Publication | The Departed Militant

 

 

My latest publication – The Departed Militant: A Portrait of Joy, Violence, and Political Evil – is now forthcoming at Security Dialogue.

This is a quite personal piece in which I offer a narrative or portrait of the contours of what is usually termed ‘terrorism’ based on my own friendship with an Islamist militant fighting in Syria in the Lebanese city of Tripoli.

The article explores how subjectivities are fractured towards political violence through fundamentally joyous, spiritual, and affirmative encounters with different cultural, religious, ritualistic, and personal phenomena, concluding with a discussion of the ontology of political evil read through my own meetings with those branded with this term.

To (try to) make all this happen, I blend together a mix of social theory, empirical studies of violence and war, Sufi spiritual thought, Surrealist aesthetic theory, Arabic poetry/aesthetics, as well as photographic representations of what I discuss.

The paper can be downloaded here.

European International Studies Association Meeting in Sofia

The 2019 Pan-European Conference, hosted by the European International Studies Association (EISA), took place this September in Sofia, Bulgaria. The 2019 conference theme focused on the ‘seen and unseen of international relations,’ drawing together leading scholars from across the world.

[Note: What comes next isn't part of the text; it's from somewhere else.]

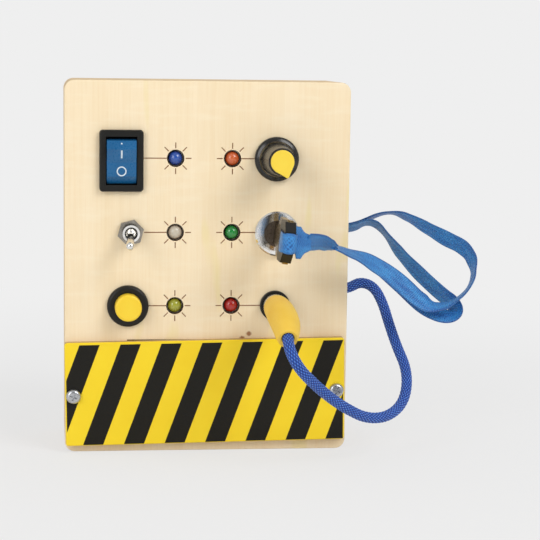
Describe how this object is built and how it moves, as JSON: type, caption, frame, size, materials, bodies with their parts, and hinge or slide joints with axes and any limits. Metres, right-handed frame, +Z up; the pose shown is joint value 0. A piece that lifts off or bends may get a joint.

In Sofia, I presented several papers exploring the relationship between material technological design and world politics, and another on the place of photographic methods in studying international affairs. I also spoke at one of the opening plenaries for the conference and two roundtables focused on International Political Sociology.

Celebrating the forthcoming release of a special edited I have edited (Composing Global Security), the European Journal of International Security also hosted an open reception during the event.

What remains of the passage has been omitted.